25% down + closing costs = around $73,000, give or take. If we use a 50% vacancy/operating expense factor (25% more than we allowed SD’s duplex), the cash on cash return would be around $4,030 — or roughly 5.5%.

Let’s review

This newbie investor’s first investment will require either $95,000 — or — $73,000 initial cash. The San Diego duplex’s cash on cash return will be less than half of the outa state option. Also, just to make a point, I actually used less vacancy and operating expenses on a half century old property than I did with the brand new duplex. Yet the far away property slaughtered the cash flow by doubling the cash flow of it’s ancient San Diego cousin.

Now do you understand why I left my hometown’s real estate investment market? I couldn’t look folks in the eye while advising them to keep their hard earned capital in the ‘I can drive by them’ market, hometown or not.

Yet when I told my clientele of my intention to abandon San Diego’s market, just under 35% of them bought into my analysis. The rest chose to remain. Their almost visceral need to drive by their properties overcame objective analysis. Put more fairly, they would not violate their comfort zones. At the time I supported their decisions without reservation. Since then some have had a change of heart, but most remain deeply committed to San Diego. This, in the face of massive loss of net worth, cash flow, and the sinking feeling that their cash flow projections for retirement have been gutted.

Does this one example prove anything about the pros and cons of investing local or far away? Not in the least. Your particular market might be close enough for jazz compared to other, sexier markets. There’s nothing magical about either school of thought. The only school of thought that matters a wit are two:

1. We must all steadfastly remain inside our own comfort zones. We can expand those zones by our own volition, but we must remain inside them.

2. The consequences of the investments made, dictated by those same comfort zones may not be as comfortable as we’d hoped — yet they will remain the consequences.

And there’s the rub

For decades, investment capital flowed into San Diego like an overflowing waterfall from not only all parts of the nation , but of the world. That same capital is now headed elsewhere, and for good reason. If someone had come to me at any time between 1976 and 2003, with the goal of convincing me there was a superior market to San Diego? I’d of laughed out loud — and I had the empirically historical numbers to back up that mirth. Our market rocked!

Stay in your comfort zone for sure. But try this at the same time. Test your comfort zone as it relates to the ultimate consequences of your decisions. Will this investment decision have a deleterious affect on your retirement income, relatively speaking? The answer to that question is often the catalyst for the expansion of our comfort zone.

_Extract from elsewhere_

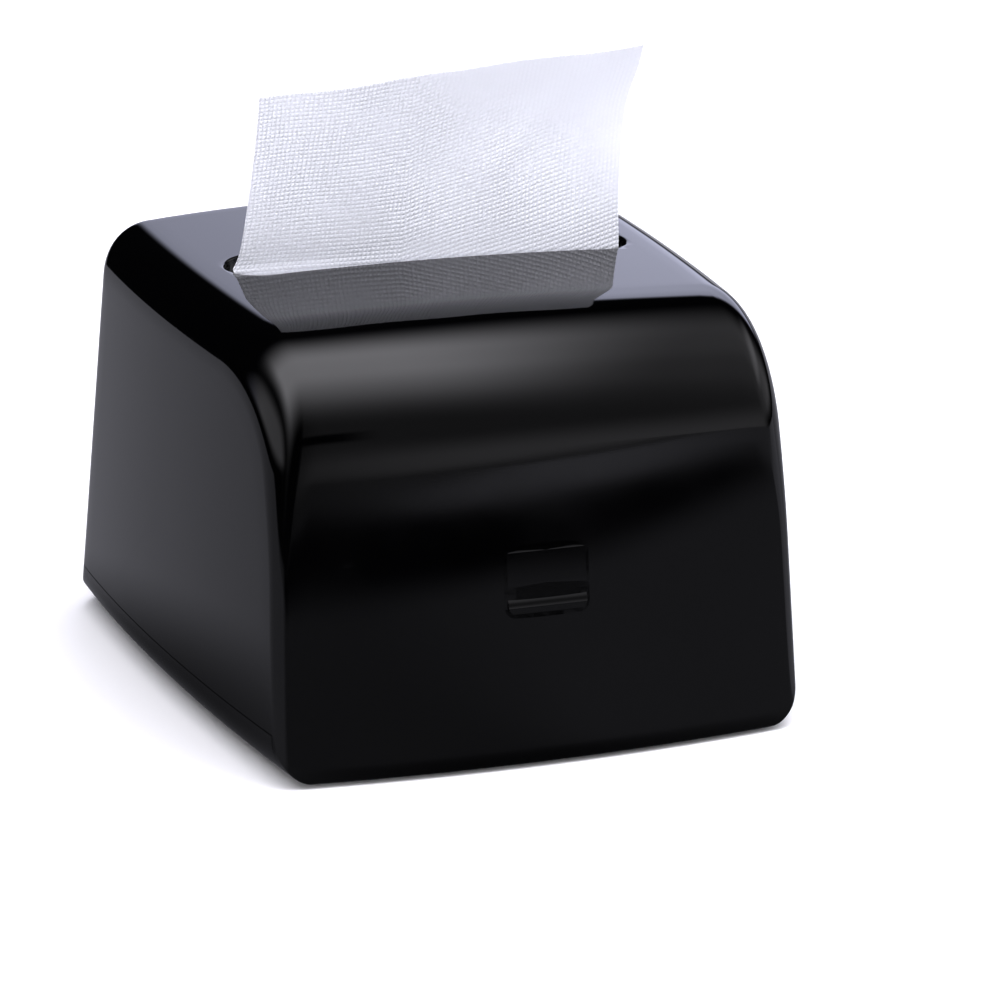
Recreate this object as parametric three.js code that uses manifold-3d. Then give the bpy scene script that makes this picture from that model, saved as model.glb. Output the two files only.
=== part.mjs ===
// Tabletop napkin dispenser: a gloss plastic cover hinged at the back of a base tray, with a
// sprung latch in its front wall. Inside, two springs lift a pressure plate and its pile of
// folded napkins towards the slot in the cover's top. Millimetres, +Z up, front towards -Y.
import * as THREE from "three";
import { mergeVertices } from "three/addons/utils/BufferGeometryUtils.js";
import Module from "manifold-3d";

const wasm = await Module();
wasm.setup();

// Driving dimensions of the casing
const FOOT_DROP = 1.2; // how far the rubber feet stand below the tray
const BODY_HEIGHT = 133.8;
const BODY_DEPTH = 200;
const HALF_WIDTH_LOW = 97.3;
const HALF_WIDTH_TOP = 89.6;
const FRONT_LEAN = 0.16; // run back for each unit of height
const BACK_LEAN = 0.06;
const TOP_SLOPE = 0.01;
const SIDE_BOW = 4.8; // the ends of a side lie this far inside its middle
const PLAN_TAPER = 5.7; // the back is wider than the middle, and the front narrower
const FRONT_BOW = 5.9;
const BACK_BOW = 10.2;
const CROWN = 2.8;
const FRONT_TOP_RADIUS = 43.2;
const BACK_TOP_RADIUS = 9.5;
const TOP_EDGE_RADIUS = 16.3;
const FRONT_EDGE_RADIUS = 2.9;
const LOW_CORNER_RADIUS = 10.7;
const BOTTOM_RADIUS = 1.5;
const LOW_MARGIN = 0.4; // the lower corners are rounded from just outside the side face
const WALL = 2.8;
const GAP = 0.3; // between pieces that touch
const SEAM_Z = 16.2; // where the cover meets the tray
const PANEL_DEPTH = 4.5; // the front wall runs down past the tray in this depth
const HALF_DEPTH = BODY_DEPTH / 2;
const HINGE_OVERHANG = 2.94; // the whole's middle lies this far behind the casing's own

// Slot and napkins
const SLOT_HALF_LENGTH = 68;
const SLOT_RADIUS = 11.8;
const SLOT_Y = 15.3;
const SLOT_RIB = 1.6;
const SLOT_RIB_Z = 128;
const NAPKIN_WIDTH = 127;
const NAPKIN_FOLDED_DEPTH = 100;
const STACK_TOP_Z = 124;
const STACK_HEIGHT = 60;
const SHEET_LENGTH = 75;
const SHEET_THICKNESS = 0.8;
const SHEET_LOW_Z = 125.4;
const SHEET_LOW_Y = 9.2;
const SHEET_LEAN = THREE.MathUtils.degToRad(6);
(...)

Again, there’s nothing magical about staying local or going far away. Just ensure you understand the end game results as it relates to your retirement income. After all, that’s why you chose real estate in the first place, right?

Right.

About Author

Jeff Brown

Licensed since 1969, broker/owner since 1977. Extensively trained and experienced in tax deferred exchanges, and long term retirement planning.

4 Comments

  1. I am enjoying the posts and enjoying having my mind and comfort zone expanded.

    A couple of things I would share:
    1) Don’t go out of town for the sake of going out of town. Go out of town because the numbers and opportunity are far superior to your own town. As you point out with San Diego, what was great years ago is no longer great. Do your homework on your own town and other prospective markets. Today in my area, there are too many opportunities for me to consider an out of area investment. In two years, that may not be the case. Always be looking at the numbers, they change from month to month and year to year.

    2) If you are a newbie, I would get experience with rehabbing and property management locally before I would venture out of town. You need to know how to evaluate and hire contractors. You need to know how to evaluate and hire and fire property management companies.

  2. Great points, much in the spirit of the previous post. I think the tendency to stay local, in addition to being a comfort zone issue, has alot to do with our natural, obssessive need to micro-manage. This is particularly evident in people who’ve been burned, or heard burn stories, and remain confident that nothing can work unless they do it themselves – and so “boots on the ground” often translates to “hand in everything”. While this certainly helps when starting out, there’s comes a time (and a portfolio size) when this is no longer possible, even if you’re staying in your back yard all your life – there’re just too many fires to put out and too many mini-projects to begin, supervise and complete on a daily basis – you simply must delegate.
    And once you’ve started delegating, is there really a difference if you’re doing it on the phone to someone three blocks, or three continents away? Once you’ve done your DD, honed in on an area and the best possible team in that area, I propose that difference is zilch.

  3. Cher Donovan on

    Agree with Gary on watching the numbers and having some experience managing. PM’s, no matter how good they are, respect an owner who knows something and gives them some direction.
    Re: Ziv’s statement about “micro managing”: I have seen that “chemistry” and the level of micro managing is one of the criteria that one needs to consider when picking a PM. We visit our properties frequently so the manager knows we are paying attention. I am especially interested in the design decisions: Carpet, paint colors etc. I set a limit on what a PM can spend out of the reserve account without permission. I like to be consulted about large repairs such as HVAC, pool repairs etc and to suggest vendors and review estimates. This way the PM has perimeters and doesn’t have to call for day to decisions. They also call when a new tenant is chosen to “run by” the DD. I rarely second guess a tenant, but hearing about the tenant keeps me connected and I get a chance to congratulate the PM on a good choice. Sometimes the PM will be on the fence in a tough market about renting to a marginal tenant, but not wanting to have a longer vacancy will present the facts to me and we will decide together. I think it is important to be a support and an ally for the PM and not a nit picker. Like Ziv said, if you have a fear because of hearing other’s horror stories, it can color your perspective and you can be suspicious of even a good PM. This colors your relationship and they really feel it in your attitude. When I hear bad things about a PM from other owners, I have to take a few steps back and look at MY relationship with them. Sometimes another person will have a bad experience, but mine will be positive. Chemistry is a big factor.
    And picking your battles…you only have so many or the PM will label you as a “pain in the butt”. I have to remind myself that they have many other owners to deal with besides me. So I let some things go. It’s the bottom line. If cash flow is coming in, the fact that they paid $50 for a faucet that I could get for $40 by hunting around is not a cause to go ballistic. It IS going to cost you more to have professional management than doing it yourself. That freedom comes at a price!